# Problem description
Repeat verbatim, and only, the lines of the data below, beginning at the line that contains "pieces = [build_sign_strap(), build_clip_strap()]" and stopping after the line that contains "in imported if".
----------
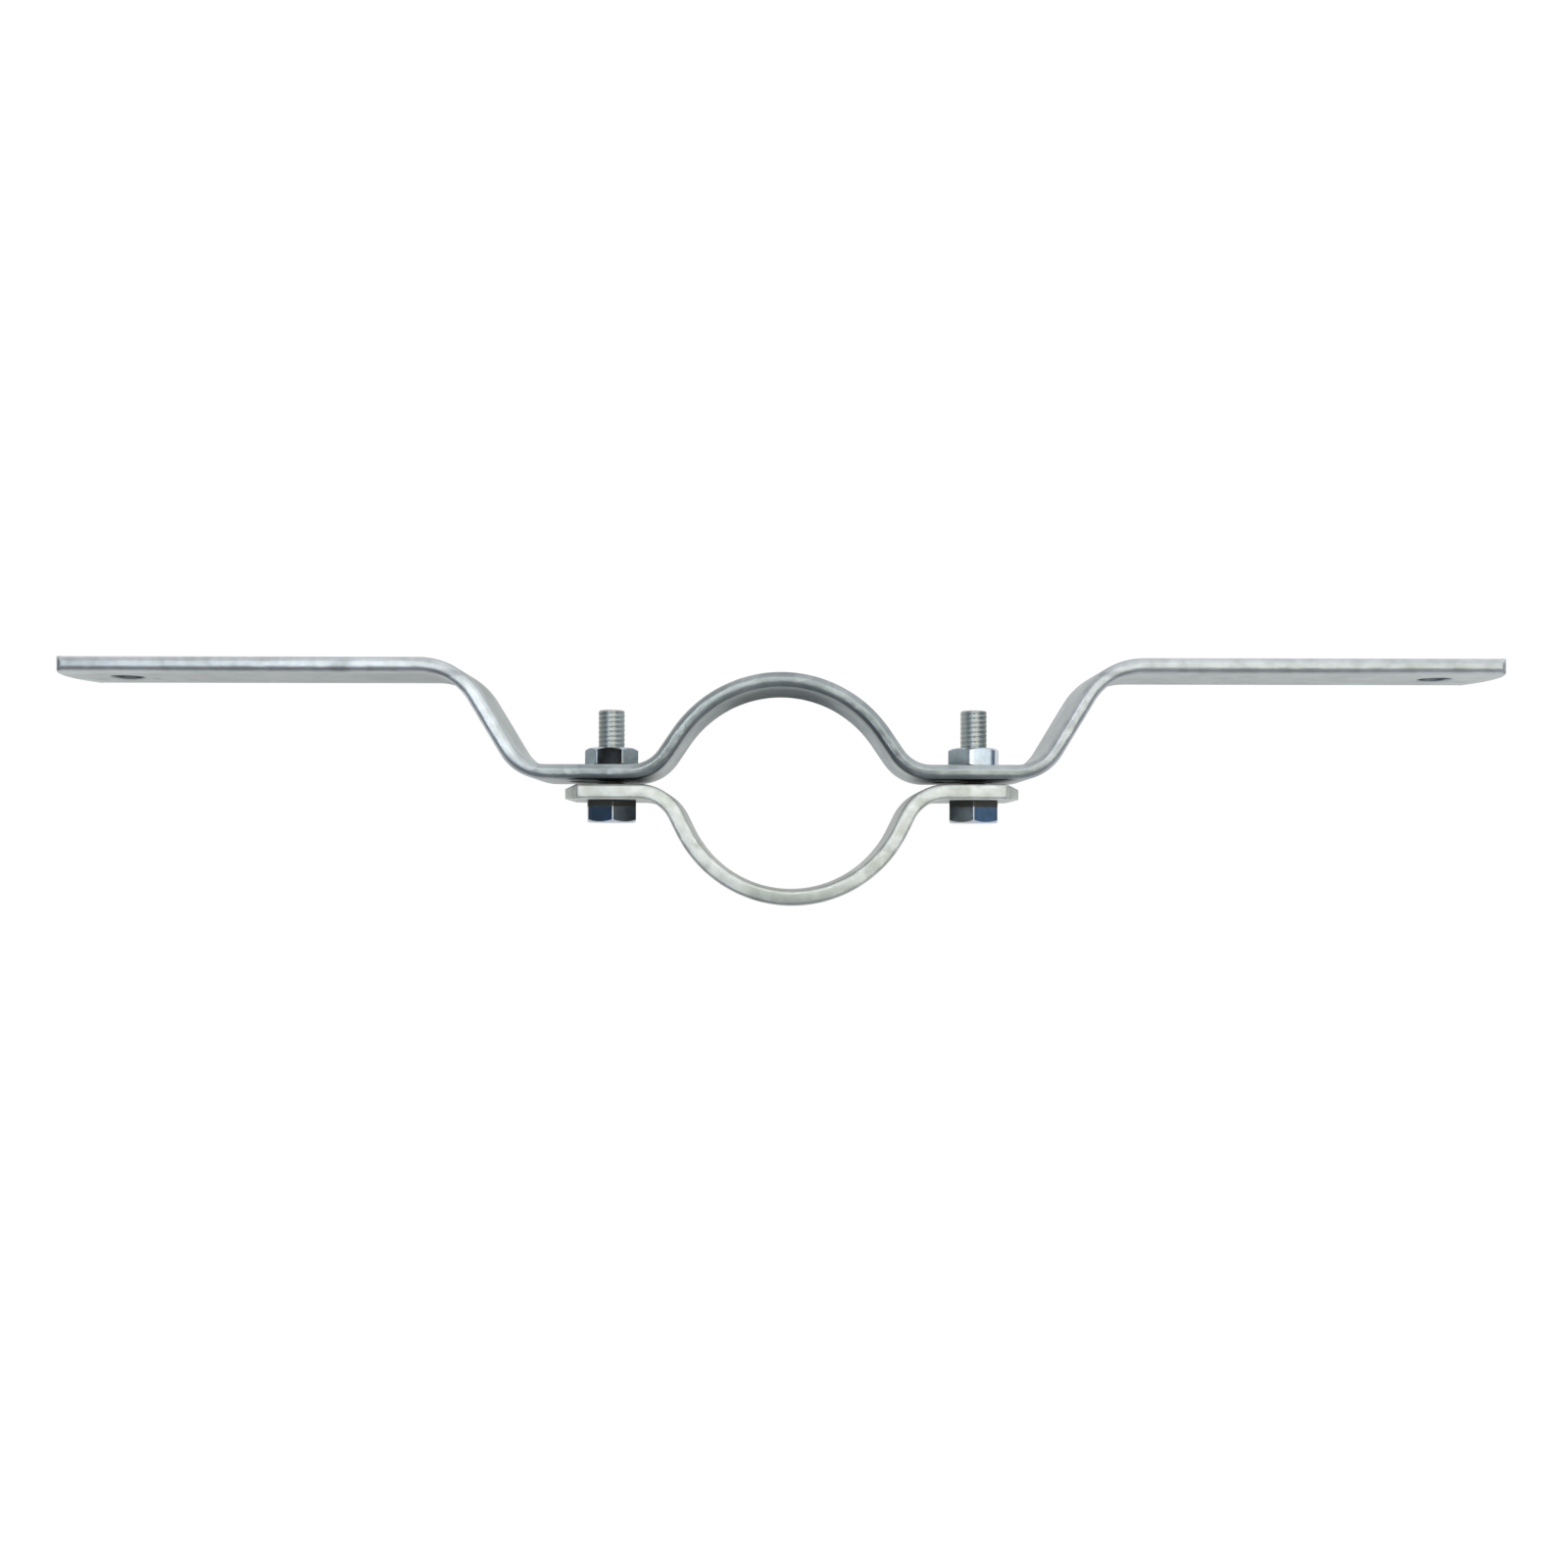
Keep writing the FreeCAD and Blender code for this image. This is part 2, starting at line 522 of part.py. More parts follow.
def check_objects():
    """Stops if any object failed or any piece's solid is missing or not valid."""
    for item in doc.Objects:
        if "Invalid" in item.State or "Error" in item.State:
            raise RuntimeError(f"{item.Label} failed: {item.State}")
    for piece in pieces:
        if piece.Shape.isNull() or not piece.Shape.isValid() or len(piece.Shape.Solids) != 1:
            raise RuntimeError(f"{piece.Label} is not one valid solid")


pieces = [build_sign_strap(), build_clip_strap()]
for side, way in (("left", -1), ("right", 1)):
    pieces.append(build_bolt(side, way))
    pieces.append(build_nut(side, way))
doc.recompute()
check_objects()

os.makedirs("parts", exist_ok=True)
for piece in pieces:
    piece.Shape.exportStep(f"parts/{piece.Label}.step")
    print(f"{piece.Label}: {piece.Shape.Volume:.0f} mm3")
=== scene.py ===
"""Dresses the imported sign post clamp: two bent straps of galvanised flat bar, two bolts and two nuts.

Lengths are in millimetres until a mesh is made, and the axes are the row's: X along the arms, Y from the
post towards the sign, Z up the post.
"""
import logging
import math
from collections.abc import Callable
from dataclasses import dataclass
from enum import Enum
from functools import partial
from typing import ClassVar

import bmesh
import bpy
import numpy as np
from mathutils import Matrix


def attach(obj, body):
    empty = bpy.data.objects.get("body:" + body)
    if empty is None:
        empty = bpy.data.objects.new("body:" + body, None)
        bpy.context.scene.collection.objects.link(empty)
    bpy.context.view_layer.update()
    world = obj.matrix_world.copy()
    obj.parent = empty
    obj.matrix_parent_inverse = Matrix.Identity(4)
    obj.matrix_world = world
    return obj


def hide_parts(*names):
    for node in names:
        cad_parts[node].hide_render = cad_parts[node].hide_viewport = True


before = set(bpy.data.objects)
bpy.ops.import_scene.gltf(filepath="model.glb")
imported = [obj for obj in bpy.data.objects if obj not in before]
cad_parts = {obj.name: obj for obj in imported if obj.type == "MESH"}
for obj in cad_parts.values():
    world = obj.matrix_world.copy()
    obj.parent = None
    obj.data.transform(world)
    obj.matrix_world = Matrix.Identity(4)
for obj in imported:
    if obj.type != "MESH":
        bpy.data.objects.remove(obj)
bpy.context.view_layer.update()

MM = 0.001
WELD = 0.002  # points closer than this are one
BOLT_PLACE = 48.487  # from the middle of a strap, or of the pair of bolts, to a bolt
HOLE_RADIUS = 4.5  # lets an M8 bolt through
HALF_SIDE = math.pi / 6.0  # half the angle that one side of a hexagon takes up
LINES = 8  # points on a corner, and lines from a patch's outline to a rim or a tip
LOG = logging.getLogger("clamp")

Shell = tuple[np.ndarray, np.ndarray]  # points, and four point numbers a face
Source = bpy.types.Node | bpy.types.NodeSocket
Links = dict[str | int, Source]
AddNode = Callable[..., bpy.types.Node]  # add_node, for one tree


class Side(Enum):
    """Which end of the clamp a fastener is at, as a sign along X."""

    LEFT = -1
    RIGHT = 1


class Corner(Enum):
    """How the corners at a strap's ends are made."""

    ROUNDED = "rounded"
    CUT = "cut off at 45 degrees"


# Small tools


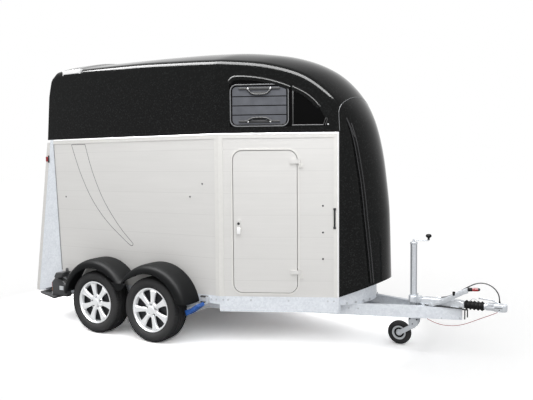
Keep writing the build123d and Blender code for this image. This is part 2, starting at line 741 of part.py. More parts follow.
----------
# Exercise output
pieces = [build_sign_strap(), build_clip_strap()]
for side, way in (("left", -1), ("right", 1)):
    pieces.append(build_bolt(side, way))
    pieces.append(build_nut(side, way))
doc.recompute()
check_objects()

os.makedirs("parts", exist_ok=True)
for piece in pieces:
    piece.Shape.exportStep(f"parts/{piece.Label}.step")
    print(f"{piece.Label}: {piece.Shape.Volume:.0f} mm3")
=== scene.py ===
"""Dresses the imported sign post clamp: two bent straps of galvanised flat bar, two bolts and two nuts.

Lengths are in millimetres until a mesh is made, and the axes are the row's: X along the arms, Y from the
post towards the sign, Z up the post.
"""
import logging
import math
from collections.abc import Callable
from dataclasses import dataclass
from enum import Enum
from functools import partial
from typing import ClassVar

import bmesh
import bpy
import numpy as np
from mathutils import Matrix


def attach(obj, body):
    empty = bpy.data.objects.get("body:" + body)
    if empty is None:
        empty = bpy.data.objects.new("body:" + body, None)
        bpy.context.scene.collection.objects.link(empty)
    bpy.context.view_layer.update()
    world = obj.matrix_world.copy()
    obj.parent = empty
    obj.matrix_parent_inverse = Matrix.Identity(4)
    obj.matrix_world = world
    return obj


def hide_parts(*names):
    for node in names:
        cad_parts[node].hide_render = cad_parts[node].hide_viewport = True


before = set(bpy.data.objects)
bpy.ops.import_scene.gltf(filepath="model.glb")
imported = [obj for obj in bpy.data.objects if obj not in before]
cad_parts = {obj.name: obj for obj in imported if obj.type == "MESH"}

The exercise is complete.